Pitfalls and validation

  • Data quality: Ensure high/low aren’t inverted; handle missing bars and outliers.
  • Adjusted data: Corporate actions can distort candles; use adjusted OHLC for equities.
  • Gaps: Some patterns assume gaps; in 24/7 markets they’re rare—adapt rules.
  • Look-ahead bias: Don’t use the same bar’s close for entry; act on next bar.
  • Timezone/holidays: Align sessions; avoid mixing RTH with after-hours unless intended.
  • Resampling: When building higher timeframes, use proper OHLC aggregation, not mean.
  • Parameter sensitivity: Small threshold tweaks can change signals; backtest ranges.

Performance notes

  • Vectorize: Use pandas/numpy boolean arrays; avoid Python loops and row-wise apply.
  • Memory: Use float32 where precision allows; drop intermediates after computing signals.
  • Chunking: For very large histories, process in chunks and write signals to disk.
  • Grouped runs: For multi-symbol datasets, groupby("symbol") and apply vectorized rules per group.
  • Parallelism: Parallelize across symbols or time windows with multiprocessing.
  • Alternatives: Libraries like TA-Lib or pandas_ta provide prebuilt pattern functions; benchmark them vs your vectorized rules.

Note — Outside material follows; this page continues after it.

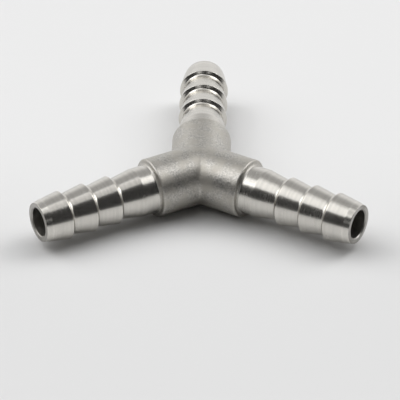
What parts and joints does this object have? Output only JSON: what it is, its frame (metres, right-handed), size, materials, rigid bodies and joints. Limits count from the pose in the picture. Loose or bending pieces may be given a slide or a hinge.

Extending to more patterns

  • Harami (inside bar body): current body is contained within previous body.
  • Piercing/Dark Cloud Cover: two-candle penetrations of prior body.
  • Three White Soldiers/Black Crows: sequences of strong candles in the same direction.

Implement by combining shifts, body thresholds, and relative close conditions.

Tiny FAQ

Q: Do I need TA-Lib to detect patterns? A: No. Vectorized pandas/numpy rules work well. TA-Lib can be a drop-in alternative.

Q: Which timeframe does this work on? A: Any OHLC timeframe. Calibrate thresholds per market and timeframe.

Q: How do I avoid repainting? A: Compute patterns on the close of bar t and execute on bar t+1.

Q: Should I trade signals directly? A: Validate with backtests, trend/context filters, and risk management.

Q: Why don’t my signals match charting tools? A: Different definitions and thresholds. Align rules and session settings precisely.